Over the years, Combs has seen horses interact with her clients in fascinating ways, like moving behind them to supportively nudge them as they talk about their goals, wondering if they’re on the right track. “However we’re feeling, horses are drawn to it like a magnet,” Combs says.
“Ever walk into a party and see someone walking towards you with a smile on their face, but the vibe is totally off and they’re hiding something?
Horses can sense that times ten. They call people out on their B.S.”

Unbridled Retreats group
Courtesy Unbridled Retreats

Says former Unbridled Retreats guest Betsy Wagner, who grew up in Cherry Hills Village and now lives in Denver: “Having a horse there helped me be less afraid to share my concerns and things I’ve been struggling with. It’s like a therapy dog that is 100 times the size, but just as gentle.” Wagner remembers the horse coming closer to her when she used positive
language and moving farther away when she focused on the negative. “I’m not a big touchy-feely kind of person and I don’t necessarily buy into the holistic healing belief. However, seeing the animals react and physically respond to emotions, body language and what people were saying was transformative,” she says. “I have a new view on what animals can perceive—if we just pay attention.”

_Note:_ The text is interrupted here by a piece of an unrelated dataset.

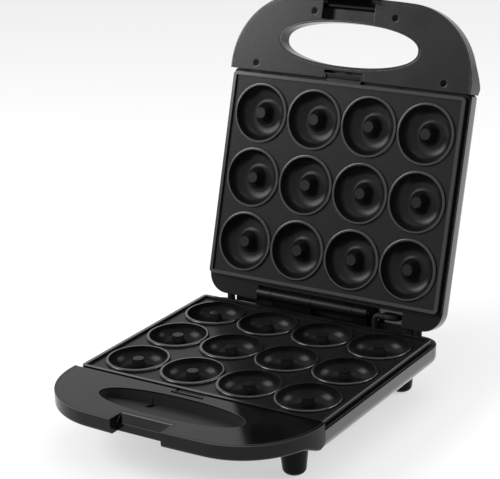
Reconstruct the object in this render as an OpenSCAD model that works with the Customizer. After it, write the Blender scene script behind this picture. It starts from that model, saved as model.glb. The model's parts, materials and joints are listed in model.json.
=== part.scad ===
// Clamshell donut maker: two hinged halves, each a housing with a handle, a heat pan, a tube
// heater and a cast plate of ring cavities. +Z is up, the feet stand on z = 0 and the origin
// is the centre of the four feet. Each half is drawn from its parting plane (z = 0) down,
// and the lid is that same half turned over and swung open about the hinge.

/* [Cavities] */
// Number of cavities across
columns = 4; // [3:1:5]
// Number of cavities front to back
rows = 3; // [2:1:4]
// Pitch of the cavities across
pitch_x = 53; // [53:0.5:58]
// Pitch of the cavities front to back
pitch_y = 56.3; // [55.5:0.1:62]
// Radius of a donut cavity at its mouth
cavity_r = 24; // [21:0.1:24.1]
// Depth of a cavity below its rim
cavity_depth = 12.6; // [10:0.1:12.8]
// Radius of a cavity's floor ring
floor_ring_r = 12.5; // [11.5:0.1:13]
// Radius of the post in the middle of a cavity
post_r = 4.6; // [4:0.1:5.2]
// Width of the raised bead round a cavity
bead_w = 2.3; // [1.8:0.1:2.4]

/* [Plates] */
// Plate edge beyond the outer cavity centres, at each side
plate_side = 31.8; // [31:0.1:36]
// Plate edge beyond the front cavity centres
plate_front_margin = 33.7; // [33:0.1:38]
// Plate edge beyond the rear cavity centres
plate_rear_margin = 31.7; // [31:0.1:36]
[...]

Want to reinforce the bond you share with your riding mate(s)? Combs suggests these tacks.

BREATHE TOGETHER. “Physically, I would invite people to stand a few feet away at first and feel the energy field of their horse. And through that, to invite the horse over to them by opening their heart—meaning they’re not overthinking or forcing, but connecting simply by surrendering to the moment. Many, many times a horse will walk right over to you. It’s a lot of intention and visualization: connection without words.”

COUNTRY STRONG. “I love sitting on my horse bareback. To feel that solid strength of a 1,200-pound intuitive animal beneath your own body is insanely powerful. It’s like being in the presence of somebody you really trust and lean into.”

HEART TO HEART. “Place a hand on your horse’s chest, right behind the girth that goes under the saddle. That’s the horse’s heart area. Close your eyes and take three deep breaths—breathing in the horse’s energy and releasing breath back into the horse. A horse’s heart is nine times the size of ours: it weighs nine pounds; ours weigh one.”

JUST BE. “With horses, you can easily get caught up in ‘doing’ and chores. It’s great to just ‘be’ with them. Put a chair out in your horse pasture, sit and watch them graze the grass. It’s meditative.”

Unbridled Retreats Coaching
Courtesy Unbridled Retreats

Equine therapy and equine gestalt coaching is used to treat everything from PTSD to anxiety and depression. No surprise, then, that Combs, who offers private sessions at her personal ranch for teens and adults with her own two horses, a pony (Bella) and an appendix mare (Detail), found her horses could help assuage stress during the anxiety-ridden coronavirus pandemic. “I have had clients come out and find peace in being able to share and express their grief and fears in a safe, nonjudgmental environment. … Horses don’t judge,” she says. “It’s just honest, direct feedback they’re giving you in any given moment for what’s going on within you. It’s like a mirror.”

One of Combs’s clients had to shutter her massage business after two weeks without clients. “The horse came up behind the woman and wrapped around her, hugging her, to show her love,” Combs recalls.

Even the daily horse-care routine is a blessing in times like these. “I have found solace just going out and being with Bella and Detail,” Combs says. “Mucking out their stalls, brushing them … I took a chair out yesterday and sat in my lawn to just be in their peaceful presence. It’s so helpful to feel the ground beneath our feet, breathe and live in the moment.”